Following better-than-expected but still rising U.S. CPI data on Wednesday, the S&P 500 surged to its downtrend line as the gold price rose to test $2750 resistance of this bullish consolidation pattern by Thursday.
While headline CPI accelerated compared to the previous month, core inflation rose at a slower pace than in November, which increased the probability of a 25-basis point rate cut by the Federal Reserve in June.
After coming within 20 basis points of the key 5% level, 10-year Treasury yields were broadly falling Wednesday morning after the U.S. CPI for December included a softer-than-expected monthly core reading of 0.2%, below the 0.3% reading that had been anticipated by economists polled by the Wall Street Journal.
As of this writing, the U.S. 10-year yield is trading around 4.62%, over 2.5% lower than its peak performance this week on Tuesday at 4.8%.
Financial-market participants’ initial reaction to the data suggested that investors were relieved the inflation numbers were not worse. The combined December CPI report and Tuesday’s PPI report suggest that while price pressures have yet to come anywhere near the Fed’s 2% target, they are not showing signs of reacceleration either.
Following the release of U.S. inflation data, Fed-funds futures traders slightly boosted the likelihood of at least a quarter-point Fed rate cut by June, and still see a possibility of a total of two or more rate cuts before year-end.
According to the CME FedWatch Tool, the odds of interest rates being lower than current levels after the June meeting stand at 63.8%, compared to 57.3% before the inflation data and 51.4% on Monday.
The Federal Reserve’s rate cut decisions and indications for 2025 have impacted gold’s appeal, while persistent geopolitical tensions and economic uncertainties continue to support the metals safe-haven status.
On Thursday, Israel intensified strikes on Gaza hours after a ceasefire and hostage release deal was announced, as mediators sought to quell fighting ahead of the truce's start on Sunday. Israel said Hamas has reneged on parts of the ceasefire and hostage-release deal, creating a last-minute crisis, and risking the Gaza ceasefire.
Furthermore, U.S. President-elect Donald Trump's advisers now concede that the Ukraine war will take months or even longer to resolve, a sharp reality check on his biggest foreign policy promise - to strike a peace deal on his first day in the White House. This as Russia launched a new barrage of missiles and drones at Ukraine on Thursday, targeting gas infrastructure and other energy facilities.
The latest inflation data and market reactions underscore gold's traditional role as an inflation hedge that also protects investors against economic and political uncertainty during an untenable global sovereign debt crisis.
As economic policy shifts, with geopolitical and inflation concerns persisting as government debt rises exponentially, the safe-haven metal continues to attract investor interest, suggesting sustained momentum in the gold complex through 2025.

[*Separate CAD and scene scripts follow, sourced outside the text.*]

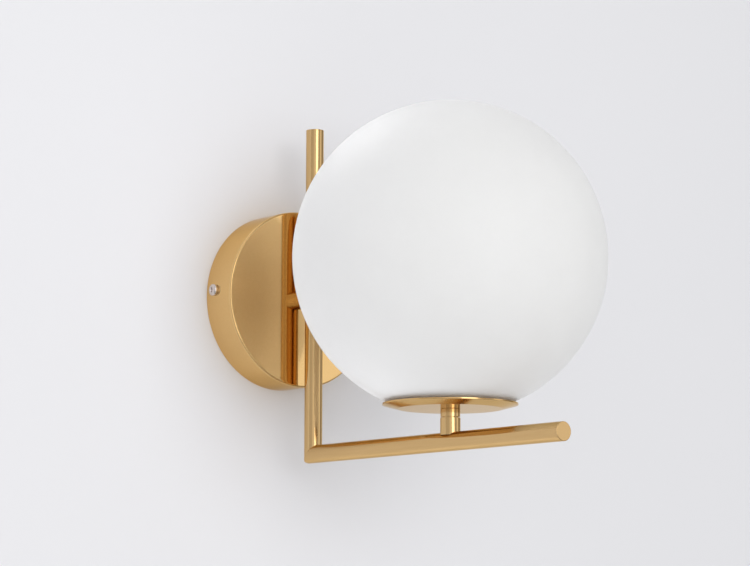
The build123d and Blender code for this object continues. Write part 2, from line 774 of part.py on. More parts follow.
# ---- All the pieces --------------------------------------------------------------------
def all_pieces():
    return {
        "wall_bracket": wall_bracket(),
        "earth_screw": earth_screw(),
        "earth_tag": earth_tag(),
        "terminal_block": terminal_block(),
        "terminal_inserts": terminal_inserts(),
        "terminal_screws": terminal_screws(),
        "block_screw": block_screw(),
        "wall_cover": wall_cover(),
        "cover_screw_left": side_screw(to_the_left),
        "cover_screw_right": side_screw(to_the_right),
        "arm_nipple": arm_nipple(),
        "arm_lock_washer": arm_lock_washer(),
        "arm_nut": arm_nut(),
        "arm_hub": arm_hub(),
        "vertical_tube": vertical_tube(),
        "horizontal_tube": horizontal_tube(),
        "top_plug": top_plug(),
        "front_plug": front_plug(),
        "riser_stem": riser_stem(),
        "riser_collar": riser_collar(),
        "lamp_nipple": lamp_nipple(),
        "fitter_dish": fitter_dish(),
        "globe_ring": globe_ring(),
        "lamp_lock_washer": lamp_lock_washer(),
        "lamp_nut": lamp_nut(),
        "globe_gasket": globe_gasket(),
        "glass_globe": glass_globe(),
        "holder_base": holder_base(),
        "holder_insert": holder_insert(),
        "holder_terminals": holder_terminals(),
        "holder_sleeve": holder_sleeve(),
        "holder_screw_shell": holder_screw_shell(),
        "holder_contact": holder_contact(),
        "bulb_tip": bulb_tip(),
        "bulb_insulator": bulb_insulator(),
        "bulb_cap": bulb_cap(),
        "bulb_housing": bulb_housing(),
        "bulb_dome": bulb_dome(),
        "live_lead": arm_lead(-1, 0),
        "neutral_lead": arm_lead(1, 1),
        "earth_lead": earth_lead(),
    }


os.makedirs("parts", exist_ok=True)
for name, piece in all_pieces().items():
    export_step(piece, f"parts/{name}.step")
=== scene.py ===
import json
from math import atan2, ceil, cos, pi, radians, sin, sqrt, tan

import bmesh
import bpy
from mathutils import Matrix, Vector


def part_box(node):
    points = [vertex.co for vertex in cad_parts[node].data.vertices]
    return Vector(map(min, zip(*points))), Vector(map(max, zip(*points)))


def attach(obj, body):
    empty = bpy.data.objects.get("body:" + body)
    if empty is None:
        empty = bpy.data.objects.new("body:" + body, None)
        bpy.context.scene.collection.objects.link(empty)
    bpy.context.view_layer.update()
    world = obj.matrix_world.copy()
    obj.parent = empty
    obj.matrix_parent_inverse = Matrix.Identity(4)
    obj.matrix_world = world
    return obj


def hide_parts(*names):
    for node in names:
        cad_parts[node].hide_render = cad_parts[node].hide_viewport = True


# Looks of the globe wall light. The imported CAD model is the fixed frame. The polished metal, the
# glass, the screws, the threaded tubes and the lampholder's turned pieces are remade here as fine
# meshes that fill the same space. The other pieces keep their CAD meshes.
# Metres; +X right, +Y into the wall, +Z up.

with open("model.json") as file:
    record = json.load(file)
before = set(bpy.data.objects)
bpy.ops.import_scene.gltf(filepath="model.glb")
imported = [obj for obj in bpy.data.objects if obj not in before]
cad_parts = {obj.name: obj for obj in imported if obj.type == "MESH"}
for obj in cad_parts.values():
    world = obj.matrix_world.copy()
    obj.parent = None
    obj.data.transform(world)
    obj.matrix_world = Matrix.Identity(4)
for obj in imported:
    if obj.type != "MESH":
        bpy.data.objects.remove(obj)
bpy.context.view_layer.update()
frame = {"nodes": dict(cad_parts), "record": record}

MM = 0.001

# ---- Sizes read from the frame ---------------------------------------------------------
cover_low, cover_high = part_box("wall_cover")
tube_low, tube_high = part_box("vertical_tube")
front_low, front_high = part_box("front_plug")
top_low, top_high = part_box("top_plug")
hub_low, hub_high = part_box("arm_hub")
riser_low, riser_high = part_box("riser_stem")
collar_low, collar_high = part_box("riser_collar")
dish_low, dish_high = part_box("fitter_dish")
globe_low, globe_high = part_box("glass_globe")
left_screw_low, left_screw_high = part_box("cover_screw_left")

COVER_RADIUS = cover_high.x
COVER_DEPTH = -cover_low.y
TUBE_RADIUS = tube_high.x
ARM_Y = (tube_low.y + tube_high.y) / 2
ARM_TOP = top_high.z
LOWER_Z = (front_low.z + front_high.z) / 2
FRONT_Y = front_low.y
GLOBE_RADIUS = globe_high.x
GLOBE_Y = (globe_low.y + globe_high.y) / 2
GLOBE_Z = globe_high.z - GLOBE_RADIUS
GROUND_RADIUS = sqrt(GLOBE_RADIUS ** 2 - (GLOBE_Z - globe_low.z) ** 2)

# ---- Sizes of the finish ---------------------------------------------------------------
COVER_SHEET = 1.0 * MM
COVER_EDGE = 1.4 * MM
COVER_RIM_EDGE = 0.25 * MM
TUBE_WALL = 1.0 * MM
CORNER_FLAT = 1.2 * MM       # how far the outer corner of the mitre is dressed back
SEAM_WIDTH = 0.10 * MM       # the fine line where two brazed pieces meet
SEAM_DEPTH = 0.05 * MM
SEAM_GUARD = 4               # of its width, to the row that keeps the tube looking straight
PLUG_FLANGE = 1.2 * MM
PLUG_SLIP = 0.1 * MM
PLUG_SEAM = 0.06 * MM
EDGE_BREAK = 0.35 * MM
SLEEVE_EDGE = 0.12 * MM
SLEEVE_GUARD = 3             # of its edge, to the row that keeps the sleeve looking straight
HUB_THREAD = 5.0 * MM        # how far the threaded tube reaches into the hub
RISER_FLOOR = 1.5 * MM       # from the lower tube up to the end of the riser's thread
DISH_SHEET = 1.0 * MM
DISH_RISE = 2.5 * MM
DISH_FLOOR = 33.1 * MM
DISH_BEND = 1.2 * MM
DISH_EDGE = 0.15 * MM
GLASS = 3.0 * MM
MOUTH_RADIUS = 28.0 * MM
MOUTH_EDGE = 0.6 * MM
NECK_EDGE = 1.2 * MM
NECK_HEIGHT = 11.0 * MM
GROOVE_DEPTH = 1.2 * MM      # of the groove between the riser's two pieces
GROOVE_HEIGHT = 0.5 * MM
COLLAR_EDGE = 0.15 * MM
COLLAR_TOP_EDGE = 0.2 * MM
WIRE_HOLE = 3.2 * MM
NIPPLE_HOLE = 5.2 * MM
THREAD_HOLE = 5.05 * MM
SIDE_HOLE = 2.2 * MM

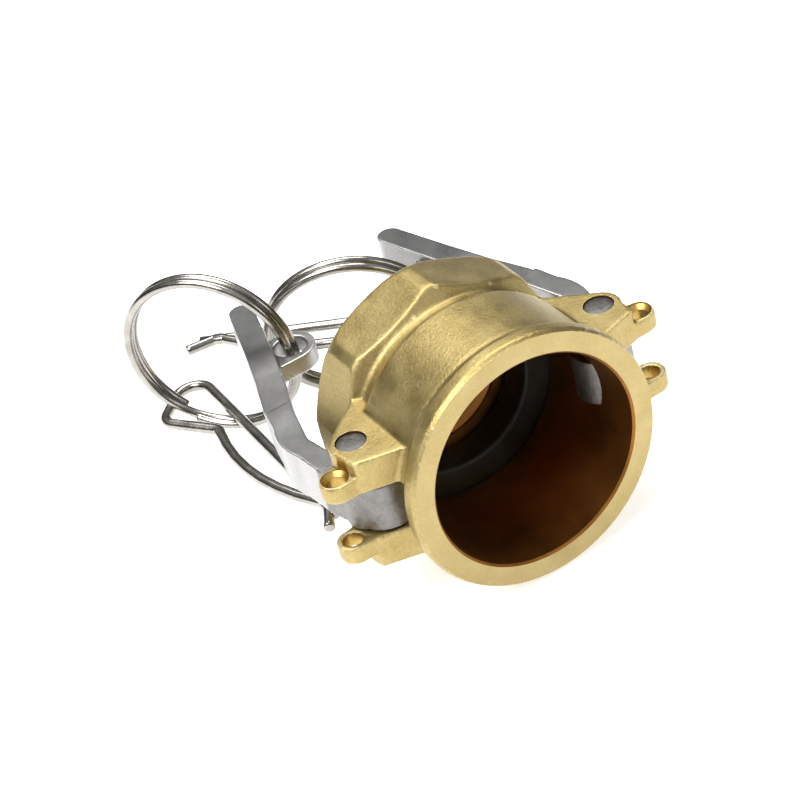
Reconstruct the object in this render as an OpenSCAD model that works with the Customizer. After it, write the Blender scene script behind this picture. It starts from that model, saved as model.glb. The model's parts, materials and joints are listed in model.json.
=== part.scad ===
// Camlock coupling cap, size 1 inch (DN 25), closed end, with two cam arms,
// pull rings and spring safety clips.
// X runs along the coupling axis and out of the mouth. Z runs along the cam pins.
// The origin is on the coupling axis, midway between the two cam pins.
// All sizes are in millimetres.

/* [Socket] */
// Bore that slides over the mating adapter
socket_bore = 37.1; // [36.9:0.05:37.6]
// Distance from the cam pins to the front face
face_x = 14; // [12:0.5:18]
// Outside of the rim band at the mouth
rim_d = 45.5; // [44:0.5:50]
// Outside of the barrel between the rim and the groove
barrel_d = 42.8; // [41:0.2:45]
// Distance from the cam pins back to the closed end
back_x = 20; // [18:0.5:30]
// Corner diameter of the octagonal rear section
rear_d = 45.4; // [44:0.2:50]

/* [Gasket] */
// Outside of the gasket
gasket_d = 39.7; // [38:0.1:42]
// Hole in the gasket
gasket_hole_d = 27; // [20:0.5:32]
// Thickness of the gasket
gasket_w = 6.35; // [4:0.05:8]

/* [Cam pins] */
// Distance from the coupling axis to each cam pin
pin_offset = 24; // [22:0.5:28]
// Cam pin diameter
pin_d = 5; // [4:0.1:7]
// Height over the two ears that hold a pin
ears_h = 21.3; // [18:0.1:28]
// Gap between the two ears
slot_h = 9.2; // [7:0.1:12]

/* [Safety clip lugs] */
// Place of the clip hole ahead of the pin
lug_x = 2.75; // [0:0.25:6]
// Place of the clip hole outside the pin
lug_out = 5.35; // [4:0.05:8]
// Clip hole diameter
lug_hole_d = 3.2; // [2.4:0.1:4]
// Top of each lug above the middle plane
lug_top = 7.8; // [6:0.1:10]

/* [Cam arms] */
// Distance from the pin to the far end of the grip, along the axis
arm_length = 59.5; // [50:0.5:80]
// Thickness of the arm between the ears
arm_h = 8.6; // [6:0.1:11]
// Thickness of the grip
grip_h = 7.4; // [5:0.1:11]
// Radius of the cam
cam_r = 5; // [4:0.1:7]

/* [Rings and clips] */
// Mean diameter of the pull ring
ring_d = 31; // [24:0.5:40]
// Wire of the pull ring
ring_wire = 1.7; // [1.2:0.1:2.5]
// Wire of the safety clip
clip_wire = 2; // [1.4:0.1:3]
// Straight leg of the safety clip
clip_leg = 49; // [35:1:60]

/* [Hidden] */
bore_r = socket_bore / 2;
rim_r = rim_d / 2;
face_r = rim_r - 0.65;
barrel_r = barrel_d / 2;
valley_r = barrel_r - 1.3;
rear_r = rear_d / 2;
rear_flat = 21.3;
rear_start = -6.5;
gasket_r = gasket_d / 2;
seat_x = -16.9;
pocket_x = -10.1;
land_back = 8.6;
relief_r = bore_r + 0.25;
gasket_x = seat_x + 0.15;
pin_r = pin_d / 2;
pin_play = 0.05;
ear_r = pin_r + 1.3;
ear_front = 9.4;
ear_back = -9.6;
window_front = 9.2;
window_back = -8.2;
lug_r = lug_hole_d / 2 + 1.15;
cam_at = [1.3, -2.25];
eye_at = [-43.6, -10.4];
eye_hole_r = 3;
eye_r = 4.5;
eye_h = 3.4;
ring_r = ring_d / 2;
turn_gap = ring_wire * 0.97;
ring_turn_left = 139.4;
ring_at_right = [-43.87, 13.59, -0.03];
ring_tilt_right = [-13.4, 26, -125.7];
clip_at_left = [-64.5, 23.1, -13.4];
clip_turn_left = 1.7;
clip_at_right = [-48.9, 21.4, -12];
clip_turn_right = -126.5;

// Points of a round stretch in a plane outline.
function arc(c, r, a0, a1, n = 8) =
    [for (i = [0 : n]) c + r * [cos(a0 + (a1 - a0) * i / n), sin(a0 + (a1 - a0) * i / n)]];

// Turns a profile of [radius, place along the axis] points about the X axis.
module turned(points) {
    rotate([0, 90, 0])
        rotate_extrude($fn = 128)
            polygon(points);
}

module rod_x(r, x0, x1) {
    translate([x0, 0, 0])
        rotate([0, 90, 0])
            cylinder(r = r, h = x1 - x0, $fn = 128);
}

// ---------- body ----------

module front_barrel() {
    turned(concat(
        [[0, face_x], [face_r, face_x], [rim_r, face_x - 0.65]],
        [[rim_r, face_x - 3.0]],
        arc([barrel_r + 1.4, 8.9], 1.5, 155, 200, 4),
        arc([barrel_r - 0.8, -4.6], 0.8, 0, -80, 4),
        [[valley_r, rear_start], [valley_r, rear_start - 1.6], [0, rear_start - 1.6]]
    ));
}

module rear_section() {
    edge = 3;
    intersection() {
        turned(concat(
            [[0, rear_start - 1.4], [valley_r, rear_start - 1.4]],
            [[valley_r + 0.3, rear_start - 1.9]],
            arc([rear_r - 1.2, -10.6], 1.2, 60, 0, 3),
            arc([rear_r - edge, edge - back_x], edge, 0, -90, 8),
            [[0, -back_x]]
        ));
        translate([-back_x - 1, 0, 0])
            rotate([0, 90, 0])
                cylinder(r = rear_flat / cos(22.5), h = back_x, $fn = 8);
    }
}

// One ear in plan, for the +Y side.
module ear_outline() {
    union() {
        polygon([[ear_front, 14], [5.6, 26.8], [0, pin_offset + ear_r],
                 [-2.7, pin_offset + 2.7], [ear_back, 18.4], [ear_back, 14]]);
        translate([0, pin_offset])
            circle(r = ear_r, $fn = 64);
    }
}

module lug_outline() {
    union() {
        translate([lug_x, pin_offset + lug_out])
            circle(r = lug_r, $fn = 64);
        translate([lug_x - lug_r, pin_offset])
            square([2 * lug_r, lug_out]);
    }
}

module ears() {
    translate([0, 0, -ears_h / 2])
        linear_extrude(height = ears_h)
            ear_outline();
    translate([0, 0, -lug_top])
        linear_extrude(height = 2 * lug_top)
            lug_outline();
}

module slot_and_holes() {
    translate([window_back, 0, -slot_h / 2])
        cube([window_front - window_back, pin_offset + 20, slot_h]);
    translate([-30, barrel_r + 0.3, -slot_h / 2])
        cube([30 + window_front, 30, slot_h]);
    translate([0, pin_offset, -ears_h])
        cylinder(r = pin_r, h = 2 * ears_h, $fn = 64);
    translate([lug_x, pin_offset + lug_out, -ears_h])
        cylinder(r = lug_hole_d / 2, h = 2 * ears_h, $fn = 64);
}

module body() {
    color([0.78, 0.66, 0.38])
    difference() {
        union() {
            front_barrel();
            rear_section();
            ears();
            mirror([0, 1, 0]) ears();
        }
        rod_x(bore_r, land_back - 0.5, face_x + 1);
        rod_x(relief_r, pocket_x - 0.5, land_back);
        turned([[0, face_x + 0.1], [bore_r + 0.4, face_x + 0.1],
                [bore_r, face_x - 0.4], [0, face_x - 0.4]]);
        rod_x(gasket_r + 0.3, seat_x, pocket_x);
        turned(concat([[0, seat_x + 0.1], [11.6, seat_x + 0.1]],
                      [[11.6, seat_x - 0.5], [10.4, seat_x - 1.1], [0, seat_x - 1.1]]));
        slot_and_holes();
        mirror([0, 1, 0]) slot_and_holes();
    }
}

// ---------- gasket ----------

module gasket() {
    hole = gasket_hole_d / 2;
    front = gasket_x + gasket_w;
    color([0.06, 0.06, 0.06])
    turned([[hole + 0.5, gasket_x], [gasket_r - 0.4, gasket_x],
            [gasket_r, gasket_x + 0.4], [gasket_r, front - 0.4],
            [gasket_r - 0.4, front], [hole + 0.5, front],
            [hole, front - 0.5], [hole, gasket_x + 0.5]]);
}

// ---------- cam arms ----------

// Arm in plan, for the +Y side, measured from its pin.
module arm_outline() {
    tip = -arm_length;
    polygon(concat(
        arc([tip + 2.3, -8.3], 2.3, 290, 110, 8),
        [[-45, -2.5], [-36, 0.2], [-27.5, 3.2]],
        arc([-15.4, -6.6], 12.5, 117, 72, 6),
        [[-5, 4.7], [-1.5, 3.9]],
        [[0, -3], [-3.2, -3.6]],
        arc([-8.2, -3.7], 4.6, 30, 100, 5),
        arc([-14.3, -2.4], 4, 72, 112, 4),
        [[-23.5, -0.6], [-32, -3.7], [-42, -6.6]]
    ));
}

module arm() {
    color([0.62, 0.62, 0.64])
    difference() {
        union() {
            translate([0, 0, -arm_h / 2])
                linear_extrude(height = arm_h)
                    intersection() {
                        arm_outline();
                        translate([-26, -20])
                            square([40, 40]);
                    }
            translate([0, 0, -grip_h / 2])
                linear_extrude(height = grip_h)
                    arm_outline();
            translate([0, 0, -arm_h / 2]) {
                cylinder(r = pin_r + 1.5, h = arm_h, $fn = 64);
                translate([cam_at[0], cam_at[1], 0])
                    cylinder(r = cam_r, h = arm_h, $fn = 96);
            }
            translate([eye_at[0], eye_at[1], -eye_h / 2]) {
                cylinder(r = eye_r, h = eye_h, $fn = 64);
                translate([-eye_r, 0, 0])
                    cube([2 * eye_r, 5, eye_h]);
            }
        }
        translate([0, 0, -arm_h])
            cylinder(r = pin_r + pin_play, h = 2 * arm_h, $fn = 64);
        translate([eye_at[0], eye_at[1], -eye_h])
            cylinder(r = eye_hole_r, h = 2 * eye_h, $fn = 64);
    }
}

module arm_right() {
    translate([0, pin_offset, 0])
        arm();
}

module arm_left() {
    mirror([0, 1, 0])
        arm_right();
}

// ---------- cam pins ----------

module pin() {
    color([0.45, 0.45, 0.46])
    translate([0, pin_offset, -ears_h / 2])
        cylinder(r = pin_r, h = ears_h, $fn = 64);
}

module pin_right() {
    pin();
}

module pin_left() {
    mirror([0, 1, 0])
        pin();
}

// ---------- pull rings ----------

// Split ring of two turns in the XZ plane, with its wire through the origin.
module ring() {
    color([0.66, 0.64, 0.6])
    translate([ring_r, 0, 0])
        rotate([90, 0, 0])
            for (side = [-1, 1])
                translate([0, 0, side * turn_gap / 2])
                    rotate_extrude($fn = 96)
                        translate([ring_r, 0])
                            circle(r = ring_wire / 2, $fn = 32);
}

module ring_right() {
    translate(ring_at_right)
        rotate(ring_tilt_right)
            ring();
}

module ring_left() {
    mirror([0, 1, 0])
        translate([eye_at[0], pin_offset + eye_at[1], 0])
            rotate([0, 0, ring_turn_left])
                ring();
}

// ---------- safety clips ----------

// Wire that runs straight and then bends, once for each [straight, bend radius, bend angle].
// A short core joins each run to the next across a hairline gap.
module wire_run(steps, i = 0) {
    if (i < len(steps)) {
        run = steps[i][0];
        bend = steps[i][1];
        swing = abs(steps[i][2]);
        side = steps[i][2] < 0 ? 1 : 0;
        gap = 0.02;
        gap_angle = gap / bend * 180 / PI;
        translate([gap, 0, 0])
            rotate([0, 90, 0])
                cylinder(r = clip_wire / 2, h = run - 2 * gap, $fn = 32);
        if (swing > 0)
            translate([run, 0, 0])
                mirror([0, side, 0]) {
                    joint_core();
                    translate([0, bend, 0])
                        rotate([0, 0, gap_angle - 90])
                            rotate_extrude(angle = swing - 2 * gap_angle, $fn = 64)
                                translate([bend, 0])
                                    circle(r = clip_wire / 2, $fn = 32);
                    translate([bend * sin(swing), bend * (1 - cos(swing)), 0])
                        rotate([0, 0, swing])
                            mirror([0, side, 0]) {
                                joint_core();
                                wire_run(steps, i + 1);
                            }
                }
    }
}

module joint_core() {
    translate([-0.3, 0, 0])
        rotate([0, 90, 0])
            cylinder(r = clip_wire * 0.42, h = 0.6, $fn = 32);
}

// The clip lies flat, with its straight leg from the far end back along X to the origin.
module clip() {
    color([0.64, 0.63, 0.6])
    translate([clip_leg, 0, 0])
        rotate([0, 0, 180])
            wire_run([
                [clip_leg + 0.5, 3.6, -136],
                [5.2, 2.6, -79],
                [9.0, 1.8, 48],
                [0.8, 42, -42],
                [1.5, 1.6, 56],
                [5.6, 1, 0]
            ]);
}

module clip_left() {
    mirror([0, 1, 0])
        translate(clip_at_left)
            rotate([0, 0, clip_turn_left])
                clip();
}

module clip_right() {
    translate(clip_at_right)
        rotate([0, 0, clip_turn_right])
            clip();
}

body();
gasket();
arm_left();
arm_right();
pin_left();
pin_right();
ring_left();
ring_right();
clip_left();
clip_right();
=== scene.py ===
"""Camlock coupling cap, size 1 inch: the looks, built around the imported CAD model.

Everything is in metres in the CAD frame. X is the coupling's axis and points out of the mouth,
Z runs along the cam pins, and the origin is on the axis midway between them.
"""

import json
import math

import bmesh
import bpy
from mathutils import Euler, Matrix, Vector


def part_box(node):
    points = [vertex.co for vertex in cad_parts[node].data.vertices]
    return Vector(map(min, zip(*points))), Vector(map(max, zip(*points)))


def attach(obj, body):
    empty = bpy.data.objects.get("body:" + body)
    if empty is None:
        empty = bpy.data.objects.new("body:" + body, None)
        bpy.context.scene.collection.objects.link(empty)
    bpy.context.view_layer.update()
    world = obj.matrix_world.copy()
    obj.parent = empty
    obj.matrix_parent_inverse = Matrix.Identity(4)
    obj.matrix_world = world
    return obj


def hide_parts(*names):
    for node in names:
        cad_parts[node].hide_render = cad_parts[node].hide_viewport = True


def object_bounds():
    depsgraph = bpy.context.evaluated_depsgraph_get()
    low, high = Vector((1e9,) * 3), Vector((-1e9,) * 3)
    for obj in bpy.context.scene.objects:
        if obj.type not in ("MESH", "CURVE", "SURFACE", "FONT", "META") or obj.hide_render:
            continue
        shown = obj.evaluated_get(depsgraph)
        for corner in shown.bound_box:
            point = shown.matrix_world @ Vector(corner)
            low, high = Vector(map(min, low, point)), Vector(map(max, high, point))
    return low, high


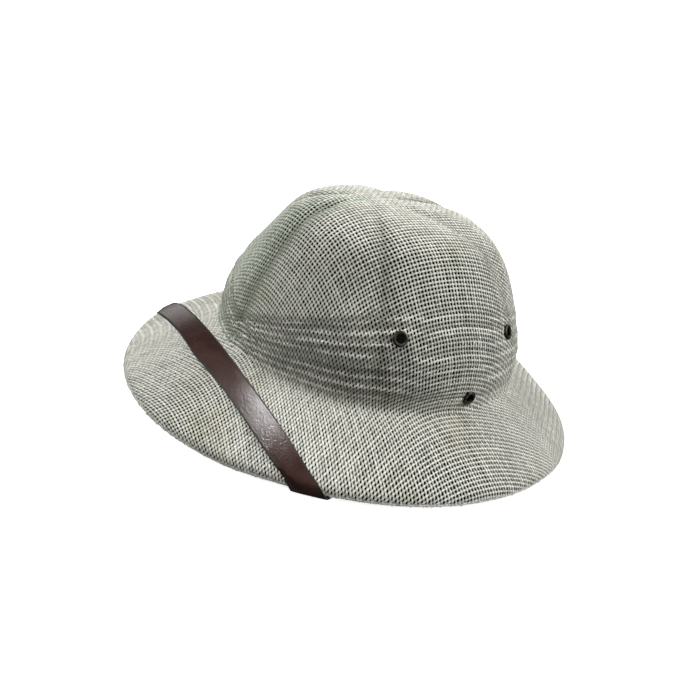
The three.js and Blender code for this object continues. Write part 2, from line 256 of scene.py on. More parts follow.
leather = {
    "colour": (0.042, 0.02, 0.016),
    "worn": (0.064, 0.033, 0.027),
    "edge": (0.004, 0.003, 0.003),
    "roughness": 0.17,
    "gloss": 0.4,
    "pores": 950,
    "poreWidth": 0.09,
    "poreShare": 0.4,
    "grain": 860,
    "grainDepth": 0.2 * mm,
    "mottle": 45,
}


def leatherFinish():
    finish = Finish("brownLeather")
    pores = finish.node("TexVoronoi", {"feature": "DISTANCE_TO_EDGE"},
                        {"Vector": finish.place(), "Scale": leather["pores"]})
    grain = finish.noise(leather["grain"], 2)
    mottle = finish.noise(leather["mottle"], 4)
    colour = finish.blend(mottle.span(0.35, 0.7), leather["colour"], leather["worn"])
    filled = pores.span(0, leather["poreWidth"]) * leather["poreShare"] + (1 - leather["poreShare"])
    colour = finish.blend(filled, leather["edge"], colour)
    roughness = finish.vary(leather["roughness"], 0.16, finish.noise(1700, 2))
    return finish.surface(Base_Color=colour, Roughness=roughness, Specular_IOR_Level=leather["gloss"],
                          Normal=finish.bump(grain + pores.span(0, 0.2) * 0.1, leather["grainDepth"], 0.6))


def leatherEdgeFinish():
    finish = Finish("leatherEdge")
    fibres = finish.noise(700, 4)
    colour = finish.blend(fibres.span(0.45, 0.85), leather["edge"], leather["colour"])
    return finish.surface(Base_Color=colour, Roughness=0.6, Normal=finish.bump(fibres, 0.2 * mm, 0.5))


bronze = {
    "colour": (0.032, 0.031, 0.024),
    "worn": (0.11, 0.105, 0.08),
    "metal": 0.85,
    "roughness": 0.4,
    "tarnish": 260,
}


def bronzeFinish():
    finish = Finish("bronze")
    tarnish = finish.noise(bronze["tarnish"], 4)
    colour = finish.blend(tarnish.span(0.48, 0.7), bronze["colour"], bronze["worn"])
    roughness = finish.vary(bronze["roughness"], 0.3, tarnish)
    return finish.surface(Base_Color=colour, Metallic=bronze["metal"], Roughness=roughness,
                          Normal=finish.bump(finish.noise(900, 2), 0.05 * mm, 0.4))


def takeUp(piece):
    # makes it the one that the next operators act on
    bpy.ops.object.select_all(action="DESELECT")
    piece.select_set(True)
    bpy.context.view_layer.objects.active = piece


def addPiece(name, data):
    made = bpy.data.objects.new(name, data)
    bpy.context.scene.collection.objects.link(made)
    takeUp(made)
    return made


def mergedCopy(name, node):
    made = addPiece(name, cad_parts[node].data.copy())
    made.data.materials.clear()
    bpy.ops.object.mode_set(mode="EDIT")
    bpy.ops.mesh.select_all(action="SELECT")
    bpy.ops.mesh.remove_doubles(threshold=0.005 * mm)
    bpy.ops.object.mode_set(mode="OBJECT")
    return made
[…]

Expectations are growing that inflation will persist as President-elect Donald Trump moves forward with plans to extend and expand his 2017 tax cuts and support the sluggish manufacturing sector through global tariffs. With the result likely creating a global trade war, while slowing the economy and weakening the labor market.
In the run-up to Trump's inauguration next week, he threatened Mexico and Canada with broad 25% levees on everything unless they adhered to his desires.
Since then, however, Trump’s economic team is reportedly considering a plan to gradually increase tariffs. This gradual approach is seen as likely to complicate traders’ ability to figure out how the Fed might respond, even if it would probably prevent a massive one-time inflationary hit to U.S. consumers.
Donald Trump's inauguration on Monday could herald a more volatile period for the marketplace, with a Republican controlled congress seen moving quickly on a wide swath of issues including trade and immigration that are expected to swing asset prices.
Trump's tariff plans could further fan inflation fears that pressures bond and stock prices, while efforts to tighten immigration controls could also reverberate through those markets.
As we head into Trump 2.0 beginning next week, there is significant economic uncertainty as investors are trying to parse every word and nuance that comes from the incoming President and his biggest allies.
Words from the 47th President of the United Staes may have a more significant impact than economic data. Headlines coming from X and Trump's own Truth Social may have the greatest impact on markets, as they come directly from the President and require some editing.
Armed conflict is the top risk in 2025, a World Economic Forum (WEF) survey showed, a reminder of the deepening global fragmentation as government and business leaders attend the annual gathering in Davos next week.
The controversial WEF gets underway on Jan. 20 and Donald Trump, who will be sworn in as the 47th president of the United States on the same day, will address the meeting virtually on Jan. 23.
Meanwhile, both silver and the miners have continued to lag the gold price coming into 2025, with lackluster volume being featured in the mining complex.
Despite the gold price rising over 27% in 2024, the miners remain approximately 40% below their 2011 peaks, even as gold prices have risen roughly 40% since then.
Compared to historically overvalued equities, miner valuations are attractive, with the senior producers trading at 0.60x Net Asset Value (NAV) as gold appears set to breakout to fresh all-time highs.
According to a recent report from Canaccord Genuity, this under-owned sector has fallen back from a high of 0.74x NAV back in August, below the historical average of 0.81x, and below the lower end of the 0.63-0.98x range.
Both GDX and GDXJ have strong support at $32 and $40, respectively, where both miner ETFs broke out following the aforementioned 13-year cup & handle gold breakout at $2100 in March 2024.
After tax-loss related selling was completed at the end of December, I expect the downside is limited to these levels while quality juniors are presenting lower-risk entry points.
Progressive closes above $37 in GDX and $47 in GDXJ would promote more upside, whereas failing to recapture these levels in January would open the door to more consolidation and late December daily upside gap fills.
Meanwhile, the CDNX weekly chart shows an uber-bullish inverse H&S base pattern and a breakout above the 640 neckline could create a powerful rally and technically cement a strong accumulative 2-year base in the junior sector.